Having won the title with three games to spare in the 2014-15 season, the Blues’ summer transfer business was underwhelming. Pedro their only notable acquisition, the rest were either deemed too young or inexperienced to justify a regular opportunity amongst the senior ranks.
Looking to improve further, rather than stagnate, should have been Mourinho’s top priority during the summer months. Instead, Jose himself signed a new deal to 2019 just weeks before he marked his 200th Premier League match with a 2-1 home defeat by Crystal Palace. Nor he or his first-team players knew it at the time, this result was foreshadowing a sign of things to come.
Nine defeats in 16 league matches before mid-December, the writing was on the wall for Mourinho. Sure, the team was underperforming – but they were being managed by someone who had clearly lost control and needed saving before his Chelsea legacy was in complete tatters.

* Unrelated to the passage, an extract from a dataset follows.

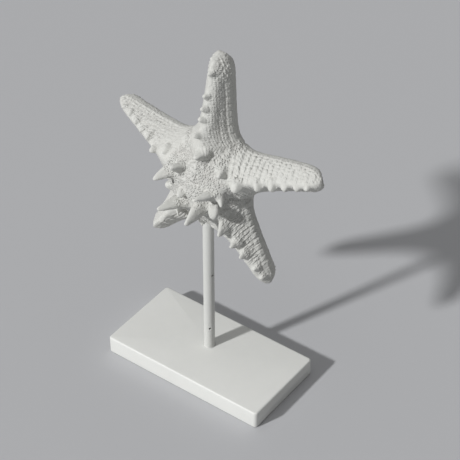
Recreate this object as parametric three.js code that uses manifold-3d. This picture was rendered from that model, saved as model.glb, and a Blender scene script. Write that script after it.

There were many issues that bubbled up under the surface, not least controversy on the opening day with his treatment of Eva Carneiro – as well as an increasingly fractious relationship with key man Eden Hazard. This highlighted key flaws in Mourinho’s managerial style and have prompted claims that his approach – both in the media and in terms of player criticism – doesn’t work as effectively as it used to.
His reputation took a severe dent after that, justifiably so as many were sceptical about just how they could spiral out of control at such a rapid rate without much in the way of solutions from the man at the helm. He appeared more eager to protect himself, than his players.
Chelsea fans, for the most part, have forgiven the ‘Special One’ after a forgettable campaign in west London: even though he has since joined league rivals Manchester United. They still herald him as such, though the star factor behind his return was ruined after a horror spell during the final months before an inevitable departure in the weeks before Christmas.